A palavra: mar fluindo nas peças ornamentadas de Bispo e seu mundo reconstruído (ou desconstruído). Tecendo palavras cheias de sentido próprio, ou revivendo pela palavra bordada a experiência do seu primeiro surto (o de 1938) altivo em sua arte, como nos mantos, estandartes… Peças que se figuraram como livros. Existiu em Rosário a necessidade de registros. A peça ‘’434 – como é que devo fazer um muro’’ é um pedaço de madeira inventado de palavras; uma miniatura do mundo (era frequente, em Bispo, apequenar o mundo com restos).
O brado retumbante da obra de Bispo é uma miscelânea, na qual se pode identificar uma fenda axial em grande parte de sua arte; a religiosidade. As significações atribuídas a sua vida e, consequentemente, sua arte foram embasadas nesses arcanos da religião, como em sua peça mais famosa, o ‘’Manto da Apresentação’’, uma vestimenta ‘’sagrada’’ para ser envergada pelo artista no infalível Juízo Final.

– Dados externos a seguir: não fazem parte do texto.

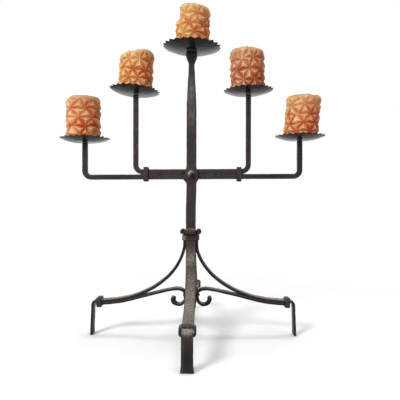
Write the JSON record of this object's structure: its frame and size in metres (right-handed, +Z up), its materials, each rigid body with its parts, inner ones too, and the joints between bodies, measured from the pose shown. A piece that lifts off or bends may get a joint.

Essa peça é adornada (emaranhada), entre outros aspectos, de nomes bordados, os nomes – pessoas – que seriam salvas (bordou, com certa frequência, nomes em suas peças, como modo de salvar as pessoas que o reconheciam como Jesus). Podendo-se considerar essa peça a sublimação de sua vasta poética. A morte envolveu permanentemente Bispo, mas não de maneira histérica, atormentada, e sim como a via inevitável de conexão genuína com Deus, com toda a benevolência do artista que criou para Deus.
Arthur Bispo do Rosário morreu em 1989, e seu acervo é conservado no Museu Bispo do Rosário de Arte Contemporânea, localizado onde era a instituição Colônia Juliano Moreira, no Rio de Janeiro.